§ **The request**
Determine the number of lines where "frame" occurs and reply with that number by itself.

Entries with parts and joints
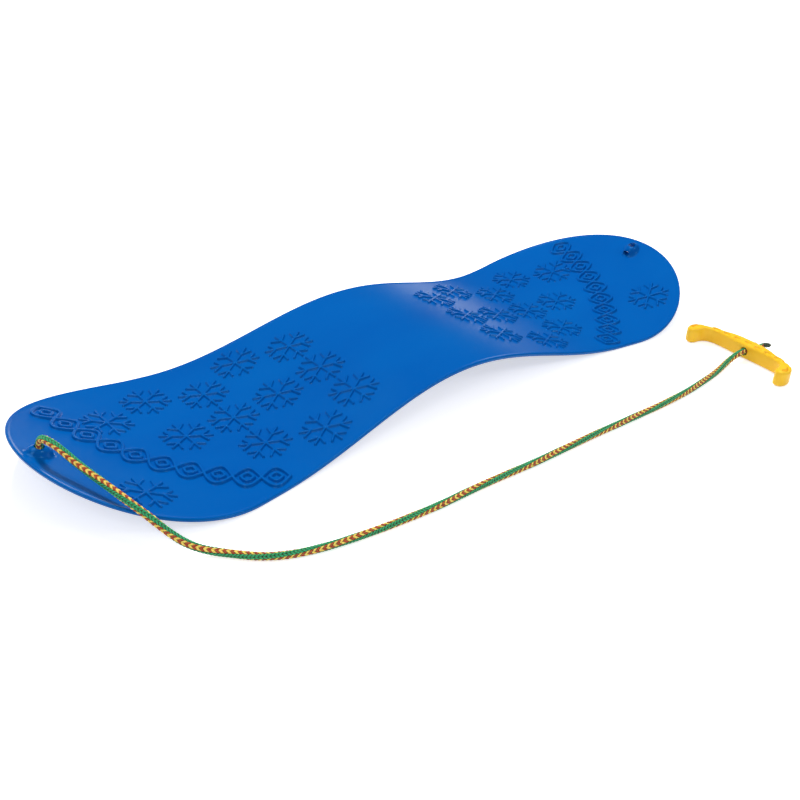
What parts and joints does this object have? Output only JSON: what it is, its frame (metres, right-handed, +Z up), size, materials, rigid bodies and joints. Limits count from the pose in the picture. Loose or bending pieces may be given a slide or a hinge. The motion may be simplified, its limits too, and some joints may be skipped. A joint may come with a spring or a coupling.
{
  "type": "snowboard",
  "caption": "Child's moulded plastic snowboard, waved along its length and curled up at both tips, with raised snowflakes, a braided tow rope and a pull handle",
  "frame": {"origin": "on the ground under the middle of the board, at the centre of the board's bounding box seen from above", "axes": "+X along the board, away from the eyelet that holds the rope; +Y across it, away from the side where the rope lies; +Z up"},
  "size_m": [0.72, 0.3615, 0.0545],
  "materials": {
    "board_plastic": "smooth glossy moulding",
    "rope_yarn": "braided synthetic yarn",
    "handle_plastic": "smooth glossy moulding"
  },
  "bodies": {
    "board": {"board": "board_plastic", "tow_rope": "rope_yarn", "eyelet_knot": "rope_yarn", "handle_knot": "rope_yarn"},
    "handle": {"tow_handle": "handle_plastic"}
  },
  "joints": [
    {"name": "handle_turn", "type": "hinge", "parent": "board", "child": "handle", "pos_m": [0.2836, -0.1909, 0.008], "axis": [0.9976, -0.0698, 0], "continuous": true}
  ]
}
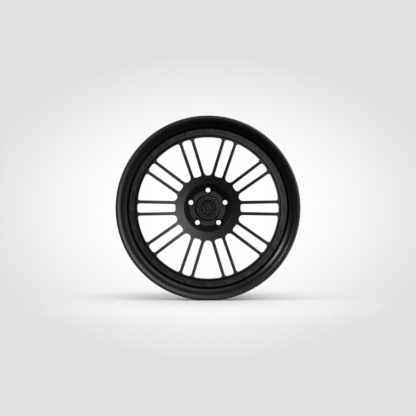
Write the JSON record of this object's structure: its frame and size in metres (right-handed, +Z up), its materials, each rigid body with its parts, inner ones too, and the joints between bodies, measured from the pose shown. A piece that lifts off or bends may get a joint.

§ **Task output**
3